Why Apple’s Tim Cook Was Only Half-Right in His Recent Executive Firings
In his latest column for Forbes online, Drucker Institute Executive Director Rick Wartzman examines recent executive firings by Apple CEO Tim Cook.
Last week, Wartzman notes, Cook “gave two members of his senior management team the boot: Scott Forstall, who was in charge of mobile software, and John Browett, who just six months ago took over Apple’s retail operations.”
Wartzman asserts that Peter Drucker “would have concluded that Cook’s actions were, in the end, only half-right: He would have been in favor of firing Forstall, but he would have given Browett another shot.”
The reason: Forstall, who was “widely seen as unwilling to cooperate with other Apple executives,” threatened what Drucker called “the spirit of the organization.” And that, Wartzman says, was “an intolerable situation.”

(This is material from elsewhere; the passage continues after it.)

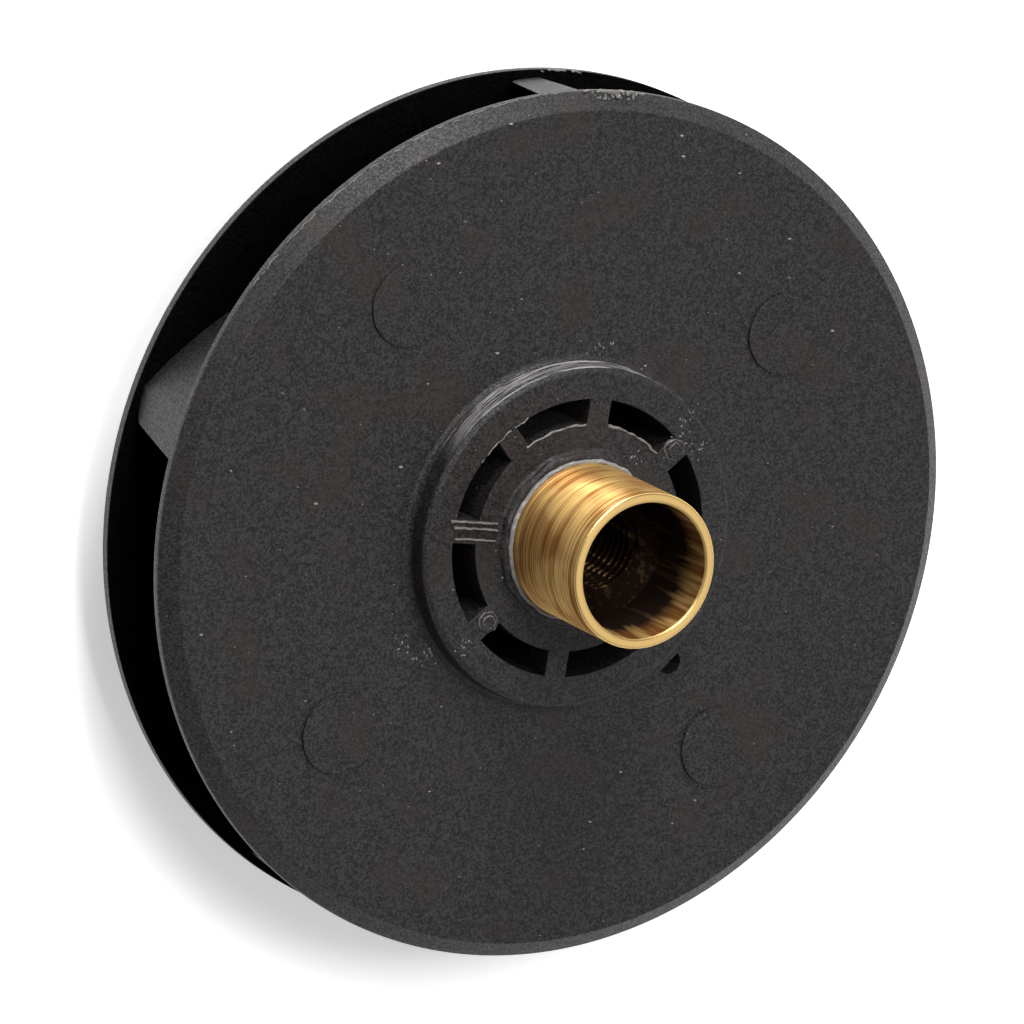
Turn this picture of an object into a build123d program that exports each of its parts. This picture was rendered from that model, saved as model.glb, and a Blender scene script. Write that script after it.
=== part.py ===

But while Browett, a former Dixons Retail executive, had his struggles winning over staff and fitting in with Apple’s culture, Wartzman maintains that Cook should have worked harder to find a new role for him where he “could be expected to perform better.”
“The only thing proven by a person’s not performing in a given assignment is that management has made a mistake” by putting him or her there to begin with, Drucker wrote. “It may mean that someone excellent at running an existing operation has been miscast as an innovator and entrepreneur. Or it may mean the opposite: that the person whose strength lies in doing new and different things has been miscast to head a continuing, well-established and highly routinized operation.”